Exercise goal:
Starting at the line with "check and write" and stopping at the line with "bpy.context.scene.collection.objects.link(empty)", repeat each line exactly. Include both and omit the rest.
%%
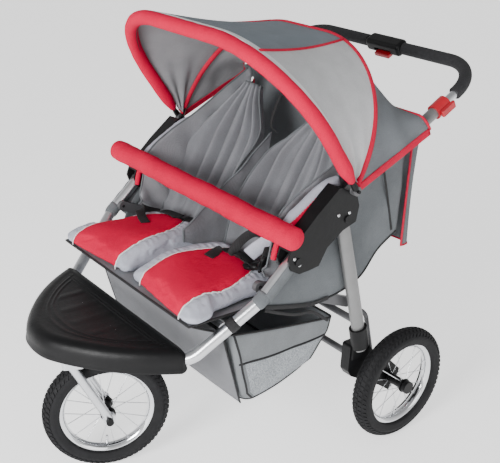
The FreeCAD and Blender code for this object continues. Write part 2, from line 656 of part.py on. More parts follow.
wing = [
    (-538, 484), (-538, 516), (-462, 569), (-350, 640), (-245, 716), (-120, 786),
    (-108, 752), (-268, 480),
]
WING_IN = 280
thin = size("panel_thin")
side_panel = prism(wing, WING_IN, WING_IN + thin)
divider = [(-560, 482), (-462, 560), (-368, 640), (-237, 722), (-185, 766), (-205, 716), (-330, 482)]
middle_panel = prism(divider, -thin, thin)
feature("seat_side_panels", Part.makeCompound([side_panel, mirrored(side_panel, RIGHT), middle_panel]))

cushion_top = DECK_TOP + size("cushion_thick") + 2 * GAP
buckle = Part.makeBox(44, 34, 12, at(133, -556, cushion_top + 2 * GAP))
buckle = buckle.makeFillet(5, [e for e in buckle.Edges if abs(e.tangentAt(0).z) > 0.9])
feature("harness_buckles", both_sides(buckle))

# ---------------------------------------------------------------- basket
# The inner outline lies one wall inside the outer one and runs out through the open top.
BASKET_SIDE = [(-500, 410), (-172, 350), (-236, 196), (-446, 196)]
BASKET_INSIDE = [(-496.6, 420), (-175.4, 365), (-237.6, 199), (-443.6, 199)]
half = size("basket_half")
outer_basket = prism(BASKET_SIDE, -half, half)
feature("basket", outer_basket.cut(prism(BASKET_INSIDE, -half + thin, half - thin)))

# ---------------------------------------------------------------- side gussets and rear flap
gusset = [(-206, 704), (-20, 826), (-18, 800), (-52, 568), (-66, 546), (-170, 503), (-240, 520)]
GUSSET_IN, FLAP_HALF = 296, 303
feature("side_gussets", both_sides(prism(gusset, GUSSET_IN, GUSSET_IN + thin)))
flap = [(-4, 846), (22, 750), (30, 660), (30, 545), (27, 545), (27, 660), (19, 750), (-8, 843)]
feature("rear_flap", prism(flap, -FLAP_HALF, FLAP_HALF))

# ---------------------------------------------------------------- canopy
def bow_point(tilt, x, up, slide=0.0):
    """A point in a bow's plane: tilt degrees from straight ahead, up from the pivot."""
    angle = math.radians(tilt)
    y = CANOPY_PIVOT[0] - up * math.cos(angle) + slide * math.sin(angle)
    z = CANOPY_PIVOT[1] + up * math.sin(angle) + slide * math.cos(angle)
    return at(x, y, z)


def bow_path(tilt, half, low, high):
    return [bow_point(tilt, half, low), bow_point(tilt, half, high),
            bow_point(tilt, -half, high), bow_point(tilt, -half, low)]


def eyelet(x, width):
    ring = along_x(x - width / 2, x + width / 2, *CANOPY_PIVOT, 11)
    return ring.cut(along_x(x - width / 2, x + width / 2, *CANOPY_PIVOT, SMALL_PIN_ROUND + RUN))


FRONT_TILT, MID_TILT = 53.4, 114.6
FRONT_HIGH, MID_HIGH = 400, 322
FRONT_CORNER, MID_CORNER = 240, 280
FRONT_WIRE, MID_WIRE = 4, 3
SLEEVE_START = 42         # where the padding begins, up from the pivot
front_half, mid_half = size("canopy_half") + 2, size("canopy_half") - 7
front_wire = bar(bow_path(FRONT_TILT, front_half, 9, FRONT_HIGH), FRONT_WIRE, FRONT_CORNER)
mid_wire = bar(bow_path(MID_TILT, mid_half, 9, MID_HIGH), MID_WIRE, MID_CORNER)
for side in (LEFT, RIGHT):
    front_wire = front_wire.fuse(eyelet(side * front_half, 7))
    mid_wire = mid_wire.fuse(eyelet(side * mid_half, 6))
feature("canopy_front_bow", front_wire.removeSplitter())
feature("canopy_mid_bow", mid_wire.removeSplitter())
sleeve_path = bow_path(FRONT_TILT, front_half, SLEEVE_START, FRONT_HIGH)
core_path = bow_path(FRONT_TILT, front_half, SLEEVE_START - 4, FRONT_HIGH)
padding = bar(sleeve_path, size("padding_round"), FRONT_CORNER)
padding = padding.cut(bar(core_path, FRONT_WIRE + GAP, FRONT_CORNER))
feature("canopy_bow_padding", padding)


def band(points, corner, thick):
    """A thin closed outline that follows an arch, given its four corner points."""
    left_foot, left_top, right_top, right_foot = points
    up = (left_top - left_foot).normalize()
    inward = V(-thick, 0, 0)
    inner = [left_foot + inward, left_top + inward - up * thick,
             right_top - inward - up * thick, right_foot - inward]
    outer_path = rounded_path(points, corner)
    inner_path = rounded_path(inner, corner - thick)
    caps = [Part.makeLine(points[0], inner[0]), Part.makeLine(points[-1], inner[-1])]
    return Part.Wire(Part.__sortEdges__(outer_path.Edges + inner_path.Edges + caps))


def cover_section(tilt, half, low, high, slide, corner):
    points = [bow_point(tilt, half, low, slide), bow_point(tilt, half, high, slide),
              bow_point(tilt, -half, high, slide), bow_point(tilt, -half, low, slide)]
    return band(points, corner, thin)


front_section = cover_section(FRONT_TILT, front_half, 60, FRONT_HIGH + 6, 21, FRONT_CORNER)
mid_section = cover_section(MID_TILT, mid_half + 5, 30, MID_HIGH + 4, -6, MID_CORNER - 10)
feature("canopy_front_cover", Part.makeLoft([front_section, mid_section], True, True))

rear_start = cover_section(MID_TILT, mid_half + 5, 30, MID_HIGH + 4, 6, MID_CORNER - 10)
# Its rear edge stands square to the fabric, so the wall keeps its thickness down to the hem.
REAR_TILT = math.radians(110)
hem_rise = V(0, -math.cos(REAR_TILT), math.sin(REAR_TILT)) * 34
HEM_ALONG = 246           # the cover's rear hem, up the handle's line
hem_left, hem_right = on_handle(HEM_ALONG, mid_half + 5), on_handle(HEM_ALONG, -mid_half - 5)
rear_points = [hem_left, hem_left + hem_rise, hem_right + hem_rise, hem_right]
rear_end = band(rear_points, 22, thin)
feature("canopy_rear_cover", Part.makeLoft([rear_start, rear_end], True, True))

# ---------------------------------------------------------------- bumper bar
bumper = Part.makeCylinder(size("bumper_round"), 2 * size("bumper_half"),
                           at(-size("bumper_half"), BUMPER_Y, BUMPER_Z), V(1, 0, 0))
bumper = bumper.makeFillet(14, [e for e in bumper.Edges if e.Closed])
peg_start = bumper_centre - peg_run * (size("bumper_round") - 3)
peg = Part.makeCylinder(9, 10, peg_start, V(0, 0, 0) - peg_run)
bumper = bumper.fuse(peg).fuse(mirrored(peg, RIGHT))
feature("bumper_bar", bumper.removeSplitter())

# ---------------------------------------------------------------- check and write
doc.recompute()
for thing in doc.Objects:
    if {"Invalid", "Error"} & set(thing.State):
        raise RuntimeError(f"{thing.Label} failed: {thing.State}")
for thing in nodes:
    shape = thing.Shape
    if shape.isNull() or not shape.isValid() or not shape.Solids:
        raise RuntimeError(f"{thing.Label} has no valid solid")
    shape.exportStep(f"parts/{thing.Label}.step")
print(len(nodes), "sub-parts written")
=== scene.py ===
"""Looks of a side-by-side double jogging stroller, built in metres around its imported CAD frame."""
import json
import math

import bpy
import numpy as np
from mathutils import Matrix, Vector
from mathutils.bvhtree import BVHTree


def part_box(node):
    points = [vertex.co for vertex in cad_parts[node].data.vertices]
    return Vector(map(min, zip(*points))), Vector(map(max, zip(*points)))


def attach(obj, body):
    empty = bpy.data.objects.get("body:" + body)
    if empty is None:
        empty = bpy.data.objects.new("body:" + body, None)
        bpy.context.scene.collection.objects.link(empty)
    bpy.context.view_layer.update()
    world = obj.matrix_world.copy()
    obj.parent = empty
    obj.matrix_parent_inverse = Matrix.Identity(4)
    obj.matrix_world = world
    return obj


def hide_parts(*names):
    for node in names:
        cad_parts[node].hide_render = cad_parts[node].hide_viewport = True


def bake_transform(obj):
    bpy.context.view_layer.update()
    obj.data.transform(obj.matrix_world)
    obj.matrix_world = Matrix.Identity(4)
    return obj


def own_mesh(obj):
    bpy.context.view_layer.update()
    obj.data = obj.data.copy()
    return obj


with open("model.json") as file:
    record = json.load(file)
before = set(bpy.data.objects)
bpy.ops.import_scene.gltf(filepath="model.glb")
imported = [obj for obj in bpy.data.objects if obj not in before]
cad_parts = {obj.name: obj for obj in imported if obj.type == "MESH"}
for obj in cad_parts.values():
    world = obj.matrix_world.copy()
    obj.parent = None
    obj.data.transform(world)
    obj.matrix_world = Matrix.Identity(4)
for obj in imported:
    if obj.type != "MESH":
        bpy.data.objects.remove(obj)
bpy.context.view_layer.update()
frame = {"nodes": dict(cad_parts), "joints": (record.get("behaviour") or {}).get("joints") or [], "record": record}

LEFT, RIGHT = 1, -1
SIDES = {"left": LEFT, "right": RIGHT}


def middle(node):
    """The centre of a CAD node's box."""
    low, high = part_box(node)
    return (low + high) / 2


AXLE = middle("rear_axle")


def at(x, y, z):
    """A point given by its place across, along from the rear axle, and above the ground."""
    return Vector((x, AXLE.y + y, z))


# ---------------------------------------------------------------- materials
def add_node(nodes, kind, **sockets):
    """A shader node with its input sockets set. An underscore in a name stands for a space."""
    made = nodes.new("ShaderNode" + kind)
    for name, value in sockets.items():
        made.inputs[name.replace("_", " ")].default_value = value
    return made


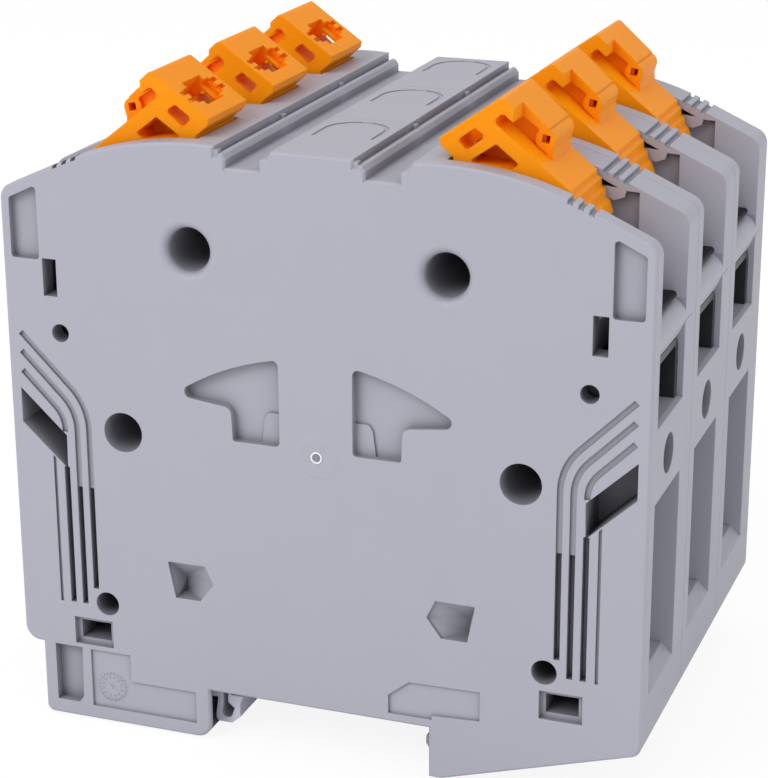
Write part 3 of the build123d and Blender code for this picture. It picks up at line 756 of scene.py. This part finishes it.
%%
Response to this task:
# ---------------------------------------------------------------- check and write
doc.recompute()
for thing in doc.Objects:
    if {"Invalid", "Error"} & set(thing.State):
        raise RuntimeError(f"{thing.Label} failed: {thing.State}")
for thing in nodes:
    shape = thing.Shape
    if shape.isNull() or not shape.isValid() or not shape.Solids:
        raise RuntimeError(f"{thing.Label} has no valid solid")
    shape.exportStep(f"parts/{thing.Label}.step")
print(len(nodes), "sub-parts written")
=== scene.py ===
"""Looks of a side-by-side double jogging stroller, built in metres around its imported CAD frame."""
import json
import math

import bpy
import numpy as np
from mathutils import Matrix, Vector
from mathutils.bvhtree import BVHTree


def part_box(node):
    points = [vertex.co for vertex in cad_parts[node].data.vertices]
    return Vector(map(min, zip(*points))), Vector(map(max, zip(*points)))


def attach(obj, body):
    empty = bpy.data.objects.get("body:" + body)
    if empty is None:
        empty = bpy.data.objects.new("body:" + body, None)
        bpy.context.scene.collection.objects.link(empty)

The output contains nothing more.